One of the remarkable themes of the play, bound up of course with great changes in social relations in Shakespeare’s time, is the extraordinary and novel malleability of human personality and emotions. Granted that Oberon and Puck intervene supernaturally from time to time, but the four young people, as well as Titania herself, demonstrate that love, for example, is hardly a sentiment fixed for eternity.

Demetrius observes that his love for Hermia—which he was only cured of the night before!—“seems to me now / As the remembrance of an idle gaud / Which in my childhood I did dote upon.”

Titania declares her undying love for Bottom at the beginning of one scene (“O, how I love thee! how I dote on thee!”) and, only a few scant moments later, once having woken from her “visions,” exclaims, “How came these things to pass? / O, how mine eyes do loathe his visage now!”

As we noted in 1999, A Midsummer Nights Dream suggests “a world of infinite possibility.
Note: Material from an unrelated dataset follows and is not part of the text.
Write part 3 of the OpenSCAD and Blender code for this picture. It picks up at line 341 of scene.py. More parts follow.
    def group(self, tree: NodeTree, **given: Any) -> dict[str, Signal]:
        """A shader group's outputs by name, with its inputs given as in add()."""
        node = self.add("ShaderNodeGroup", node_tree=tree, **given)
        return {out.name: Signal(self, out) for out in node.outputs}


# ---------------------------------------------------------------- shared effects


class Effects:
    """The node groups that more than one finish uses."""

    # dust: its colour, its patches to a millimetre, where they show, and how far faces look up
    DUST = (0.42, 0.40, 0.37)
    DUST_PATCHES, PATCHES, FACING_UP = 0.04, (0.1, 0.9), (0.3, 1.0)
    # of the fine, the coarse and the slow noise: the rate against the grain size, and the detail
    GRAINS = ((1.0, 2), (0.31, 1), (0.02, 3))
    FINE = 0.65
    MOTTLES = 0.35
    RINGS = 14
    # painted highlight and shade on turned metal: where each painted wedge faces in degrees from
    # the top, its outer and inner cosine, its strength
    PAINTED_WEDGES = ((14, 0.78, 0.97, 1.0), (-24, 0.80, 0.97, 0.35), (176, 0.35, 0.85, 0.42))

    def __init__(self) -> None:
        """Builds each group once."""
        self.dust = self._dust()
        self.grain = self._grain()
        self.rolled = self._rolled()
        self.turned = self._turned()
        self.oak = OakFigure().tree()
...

After all, this is the only one of Shakespeare’s plays in which a man on the Bottom sleeps with (or by) a Queen, at her instigation no less. In the forest in the middle of the night in a dream all things pass into one another and are transformed, love and hate, man and animal, spirit and matter.”
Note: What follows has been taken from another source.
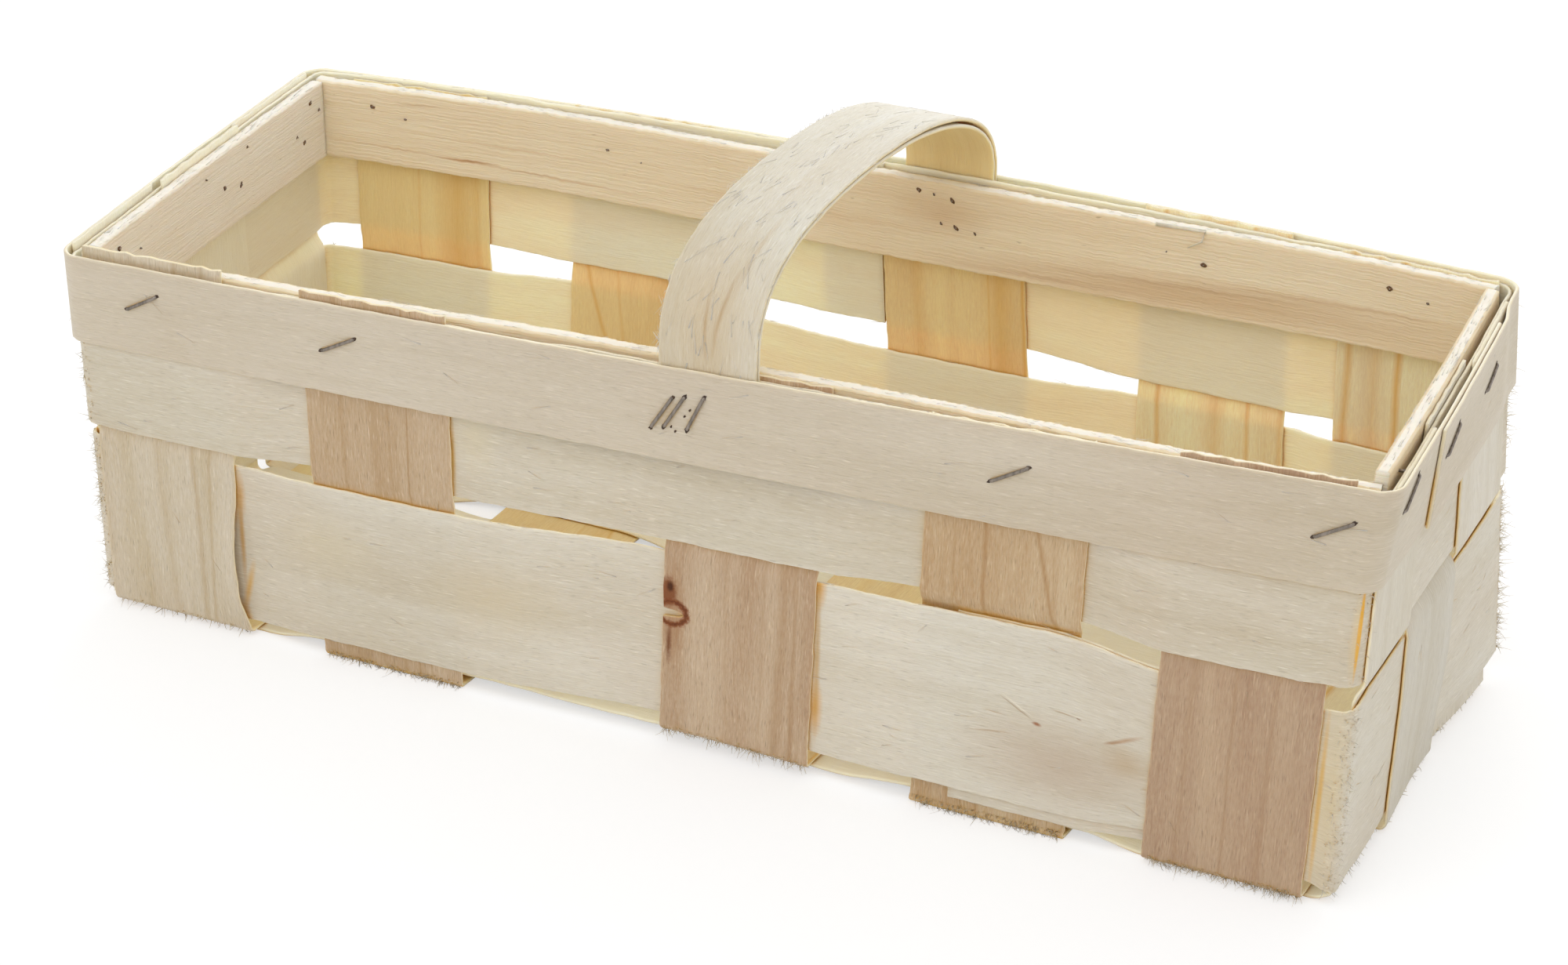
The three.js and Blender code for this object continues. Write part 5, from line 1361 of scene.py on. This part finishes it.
def flakes(rng, node, count):
    """Slivers torn half loose: they follow the face along the grain and lift off it with the square of the way."""
    place, start, stop, width, half = SURFACES[node]
    a = rng.uniform(start + 8, stop - 8, count)
    c = rng.uniform(0.04, 0.96, count)
    run = rng.uniform(2.0, 7.0, count) * rng.choice([-1, 1], count)
    drift = rng.normal(0, 0.35, count) / width
    lift = rng.uniform(0.05, 0.4, count)
    t = np.array([[0, 0.25, 0.75, 1]])
    n = half + 0.03 + lift[:, None] * t ** 2
    paths = place(a[:, None] + run[:, None] * t, c[:, None] + drift[:, None] * run[:, None] * t, n)
    out = place(a, c, half + 1.0) - place(a, c, half)
    return paths, out, rng.uniform(0.16, 0.34, count)


def fuzz(rng, node, a, c, reach, lean=0.0):
    """Broken fibre ends that stand off a fold: out of the face, leaning across it, and bent in a random direction
    with the square of the way."""
    count = len(a)
    at, out, along, across = frame_on(node, a, c, -0.1)
    length = reach * rng.uniform(0.25, 1.0, count) ** 1.6
    way = out + along * rng.normal(0, 0.5, count)[:, None]
    way = way + across * (lean + rng.normal(0, 0.5, count))[:, None]
    way /= np.linalg.norm(way, axis=1, keepdims=True)
    bend = rng.normal(0, 0.3, (count, 3))
    paths = hairs(at, way, length) + bend[:, None, :] * length[:, None, None] * HAIR[:, None] ** 2
    return paths, across, rng.uniform(0.26, 0.46, count)


class BASKET_OT_fibres(bpy.types.Operator):
    """Fuzz of broken fibres at folds and corners, hairs at edges, and slivers torn half loose from the faces"""
    bl_idname = "basket.fibres"
    bl_label = "Torn fibres"

    def execute(self, context):
        sizes, colours = settings()
        reach = sizes.fuzz * 1000
        rng = np.random.default_rng(7)
        pale = torn_fibre("torn_poplar_fibre", colours.weaver_pale)
        tan = torn_fibre("torn_pine_fibre", linear(STAVE_FIBRE))
        grey = torn_fibre("torn_corner_fibre", linear(CORNER_FIBRE))
        upright = np.array([0, 0, 1.0])
        groups = []
        for stave, count in zip(CROSS, (90, 420, 280, 460, 480)):
            for wall, share in ((-1, 1.0), (1, 0.6)):
                number = int(count * share)
                a = wall * (CROSS_REACH - FOOT_RADIUS + rng.uniform(-0.3, 2.6, number))
                groups.append(fuzz(rng, stave["name"], a, rng.uniform(0.02, 0.98, number), 0.75 * reach, 0.25))
            groups.append(flakes(rng, stave["name"], 26))
        fibres("stave_fibres", groups, tan)

        groups, corners = [], []
        for node, counts in (("lower_weaver", (260, 200, 420, 200)), ("upper_weaver", (150, 60, 160, 120))):
            start, stop = SURFACES[node][1:3]
            for corner, number in zip(("FL", "FR", "BR", "BL"), counts):
                s = ON_CORNER[corner] + (np.floor((start - ON_CORNER[corner]) / PERIMETER) + 1) * PERIMETER
                a = s + rng.uniform(-0.5, 0.5, number) * ARC * 1.1
                longest = (0.9 if corner == "BR" else 0.62) * reach
                corners.append(fuzz(rng, node, a, rng.uniform(0.0, 1.0, number), longest, -0.1))
            groups.append(flakes(rng, node, 150))
            # hairs torn from both edges
            a, edge = rng.uniform(start, stop, 260), rng.choice([0.0, 1.0], 260)
            at, out, along, across = frame_on(node, a, edge, -0.4)
            length = rng.uniform(1.0, 5.0, 260)
            rise = (0.16 * rng.uniform(0, 1, 260) * np.where(edge > 0.5, 1, -1))[:, None]
            way = along * rng.choice([-1, 1], 260)[:, None] + upright * rise
            groups.append((hairs(at, way, length), out, rng.uniform(0.12, 0.26, 260)))
        for node, count in (("rim_band", 40), ("handle_outer_ply", 150)):
            groups.append(flakes(rng, node, count))
        # hairs torn from the edges of the handle, most of them from its left edge
        edge = rng.choice([0.0, 1.0], 170, p=[0.75, 0.25])
        at, out, along, across = frame_on("handle_outer_ply", rng.uniform(30, 150, 170), edge, -0.3)
        splay = rng.uniform(0.1, 0.7, 170) * np.where(edge > 0.5, -1, 1)
        way = along * rng.choice([-1, 1], 170)[:, None] + across * splay[:, None] + out * 0.2
        groups.append((hairs(at, way, rng.uniform(0.8, 3.4, 170)), out, rng.uniform(0.14, 0.26, 170)))
        for stave in LONG:
            for wall in (-1, 1):
                a = wall * (LONG_REACH - FOOT_RADIUS + rng.uniform(-0.3, 2.6, 40))
                groups.append(fuzz(rng, stave["name"], a, rng.uniform(0.02, 0.98, 40), 0.5 * reach))
            groups.append(flakes(rng, stave["name"], 24))
        # splinters that lift off the split top edges of the slats
        for wall, count in (("front", 220), ("back", 200), ("left", 90), ("right", 110)):
            place, start, stop, _, half = SURFACES[wall + "_rim_slat"]
            a = rng.uniform(start + 4, stop - 4, count)
            n = rng.uniform(-half, half, count)
            run = rng.uniform(1.5, 6.0, count) * rng.choice([-1, 1], count)
            lift = rng.uniform(0.1, 0.9, count)
            paths = place(a[:, None] + run[:, None] * HAIR, 0.998 + 0 * HAIR[None, :], n[:, None] + 0 * HAIR)
            paths = paths + upright * (lift[:, None, None] * HAIR[:, None] ** 2)
            groups.append((paths, np.tile(upright, (count, 1)), rng.uniform(0.14, 0.3, count)))
            if wall == "back":
                # a splinter torn off the top edge, which folds back and hangs in front of the slat
                a = ON_WALL["back"](np.array([[90.0, 105.6, 104.6, 100.2]]))
                splinter = place(a, np.array([[0.99, 1.015, 0.9, 0.79]]), np.array([[-2.0, -2.3, -3.4, -2.8]]))
                groups.append((splinter, np.array([[0.0, 1.0, 0.0]]), np.array([1.5])))
        fibres("weaver_fibres", groups, pale)
        fibres("corner_fibres", corners, grey)
        return {"FINISHED"}


class BASKET_OT_stage(bpy.types.Operator):
    """Plain pale floor, soft light and the camera"""
    bl_idname = "basket.stage"
    bl_label = "Stage"

    def execute(self, context):
        scene, colours = context.scene, settings()[1]
        # the floor takes shadows and throws light back as its own colour, and is seen as nearly white
        material, add = new_material("pale_floor")
        path = add("LightPath").node.outputs
        seen = add("Math", {0: path["Is Glossy Ray"], 1: path["Is Transmission Ray"]}, operation="MAXIMUM")
        seen = add("Math", {0: path["Is Camera Ray"], 1: seen}, operation="MAXIMUM")
        shaded = add("BsdfDiffuse", {"Color": colours.floor})
        dimmed = add("BsdfDiffuse", {"Color": (0.5, 0.5, 0.5)})
        white = add("Emission", {"Color": (1, 1, 1), "Strength": 0.55})
        bright = add("AddShader", {0: dimmed, 1: white})
        mix = add("MixShader", {0: seen, 1: shaded, 2: bright})
        add("OutputMaterial", {"Surface": mix})
        floor = bpy.data.meshes.new("floor")
        corners = np.array([(-1, -1, 0), (1, -1, 0), (1, 1, 0), (-1, 1, 0)]) * FLOOR_SIDE / 2
        floor.from_pydata(corners.tolist(), [], [(0, 1, 2, 3)])
        floor.materials.append(material)
        floor_piece = bpy.data.objects.new("floor", floor)
        scene.collection.objects.link(floor_piece)

        world = bpy.data.worlds.new("soft_light")
        add = empty_nodes(world)
        seen = add("LightPath", out="Is Camera Ray")
        strength = add("MapRange", {0: seen, 3: 0.84, 4: 1.0})
        sky = add("Background", {"Color": (1.0, 1.0, 1.0), "Strength": strength})
        add("OutputWorld", {"Surface": sky})
        scene.world = world

        for name, place, side, power in LAMPS:
            lamp = bpy.data.lights.new(name, "AREA")
            lamp.shape, lamp.size, lamp.energy = "SQUARE", side, power
            holder = bpy.data.objects.new(name, lamp)
            holder.location = place
            holder.rotation_mode = "QUATERNION"
            holder.rotation_quaternion = (Vector(LIT_SPOT) - Vector(place)).to_track_quat("-Z", "Y")
            scene.collection.objects.link(holder)

        azimuth, elevation, roll = (math.radians(v) for v in (AZIMUTH, ELEVATION, ROLL))
        back = Vector((math.sin(azimuth) * math.cos(elevation), -math.cos(azimuth) * math.cos(elevation),
                       math.sin(elevation)))
        right = Vector((math.cos(azimuth), math.sin(azimuth), 0))
        up = back.cross(right)
        right, up = (right * math.cos(roll) + up * math.sin(roll), up * math.cos(roll) - right * math.sin(roll))
        lens = bpy.data.cameras.new("camera")
        lens.sensor_fit = "HORIZONTAL"
        lens.sensor_width, lens.lens = SENSOR, SENSOR * FOCAL
        lens.clip_start, lens.clip_end = 0.05, 20.0
        camera = bpy.data.objects.new("camera", lens)
        turn = Matrix((right, up, back)).transposed().to_4x4()
        camera.matrix_world = Matrix.Translation(Vector(TARGET) + back * DISTANCE) @ turn
        scene.collection.objects.link(camera)
        scene.camera = camera
        scene.view_settings.view_transform = "Standard"
        return {"FINISHED"}


class BASKET_PT_panel(bpy.types.Panel):
    """Lists the basket's pieces, sizes and colours"""
    bl_idname = "BASKET_PT_panel"
    bl_label = "Fruit basket"
    bl_space_type = "VIEW_3D"
    bl_region_type = "UI"
    bl_category = "Basket"

    def draw(self, context):
        for group in settings():
            box = self.layout.box()
            for key in group.bl_rna.properties.keys():
                if key not in ("rna_type", "name"):
                    box.prop(group, key)
        for operator in OPERATORS:
            self.layout.operator(operator.bl_idname)


OPERATORS = (BASKET_OT_weavers, BASKET_OT_cross_staves, BASKET_OT_long_staves, BASKET_OT_rim,
             BASKET_OT_handle, BASKET_OT_staples, BASKET_OT_fibres, BASKET_OT_stage)
CLASSES = (BasketSizes, BasketColours, *OPERATORS, BASKET_PT_panel)


def register():
    """Registers the classes and hangs the two property groups on the scene."""
    for cls in CLASSES:
        bpy.utils.register_class(cls)
    bpy.types.Scene.basket_sizes = bpy.props.PointerProperty(type=BasketSizes)
    bpy.types.Scene.basket_colours = bpy.props.PointerProperty(type=BasketColours)


def unregister():
    """Takes back what register() did, last first."""
    del bpy.types.Scene.basket_colours
    del bpy.types.Scene.basket_sizes
    for cls in reversed(CLASSES):
        bpy.utils.unregister_class(cls)


def main():
    """Runs every operator in turn."""
    register()
    for operator in OPERATORS:
        group, name = operator.bl_idname.split(".")
        getattr(getattr(bpy.ops, group), name)()


if __name__ == "__main__":
    main()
The rapid, dramatic changes of Taymor’s set and design have the advantage of suggesting something of this transmutability.

The weakest point here is Max Casella’s Bottom, or rather, not the actor, but Taymor’s direction. Casella is far too broad, with his clichéd New York-New Jersey accent, and works far too hard for broad and rather cheap laughs.
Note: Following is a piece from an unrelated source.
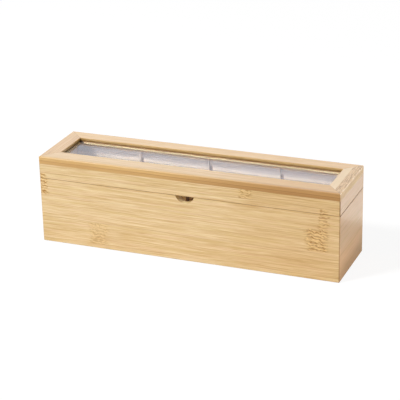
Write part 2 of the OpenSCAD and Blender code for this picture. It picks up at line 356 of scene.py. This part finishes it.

Shakespeare was not writing his play principally for “mechanicals,” for laborers, although they formed a section of his audience. And certainly there is a degree to which the playwright laughs along with Duke Theseus and the rest of the Athenian elite at the artistic-theatrical pretensions of the weaver (Nick Bottom), carpenter (Peter Quince), bellows-mender (Francis Flute), tinker (Tom Snout), joiner (simply “Snug”) and tailor (Robin Starveling).

As occasionally foolish as the “mechanical” actors are, however, their essential geniality, solidarity and sincerity come through. Is there a genuinely warmer moment in Shakespeare than that in which Bottom makes his reappearance, after losing his asses’ head, among his fellow artisans?

BOTTOM

Where are these lads? where are these hearts?

QUINCE [and the others]

Bottom! O most courageous day! O most happy hour!

BOTTOM

Masters, I am to discourse wonders: but ask me not what; for if I tell you, I am no true Athenian. I will tell you every thing, right as it fell out.

QUINCE

Let us hear, sweet Bottom.

Essential to the success of the “mechanical” scenes is the workers’ spirit of togetherness. Despite their various idiosyncrasies, they stick up for and stand by one another. In Taymor’s version, Brendan Averett as Snug, Joe Grifasi as Quince, William Youmans as Starveling, Jacob Ming-Trent as Snout and Zachary Infante as Flute all do well, even memorably. Infante’s “death scene” as Thisbe is quite remarkable. On the other hand, portraying Bottom as something of a scene-stealer and “ham,” and not simply an enthusiast, is a mistake and detracts from the work.

Whatever intentions he had in his head to begin with, Shakespeare was Shakespeare, and once he began to work through a character’s situation, he generally got to the heart of things. We recently noted the comment by Orson Welles that Shakespeare’s Falstaff (who appears in a number of the history plays) was “the most completely good man, in all drama.” Then Bottom is certainly one of the kindest and most endearing.

He is the favorite of the artisans; during the time he spends away from them in Titania’s company, they are at a loss. He has, according to Flute, “the best wit of any handicraftman in Athens,” and he is “the best person, too,” adds Quince. “O sweet bully Bottom,” cries Flute, sadly.

We noted in 1999: “The weaver is unfailingly thoughtful and considerate, and apparently unfazed by any of the astonishing things that befall him. When Titania unexpectedly proclaims that she loves him, he replies, ‘Methinks, mistress, you should have little reason for that.’ Nonetheless, it is not unthinkable, for ‘to say the truth, reason and love keep little company together nowadays.’

“Offered the part of a lover in the workmen’s theatrical, Bottom expresses the desire to play a ‘tyrant’ instead. No one is less fit for such a part. So concerned is he about the ladies in the audience becoming frightened, because a lion appears in the piece, he explains that were he to play the part, ‘I will roar you as gently as any sucking dove. I will roar you an ‘twere any nightingale.’

“Worried as well about the impact on the female spectators of his character killing himself, Bottom suggests adding a prologue in which he will explain that ‘we will do no harm with our swords, and that Pyramus [his character] is not killed indeed; and for the more better assurance, tell them that I, Pyramus, am not Pyramus, but Bottom the weaver. That will put them out of fear.’ I think Harold Bloom is entitled to assert in his Shakespeare: The Invention of the Human that Bottom is ‘a sublime clown ... a great visionary ... and a very good man, as benign as any in Shakespeare.’”

In any event, despite the missteps in this regard, Taymor’s A Midsummer Nights Dream is enjoyable and absorbing. It will open more widely later in the year.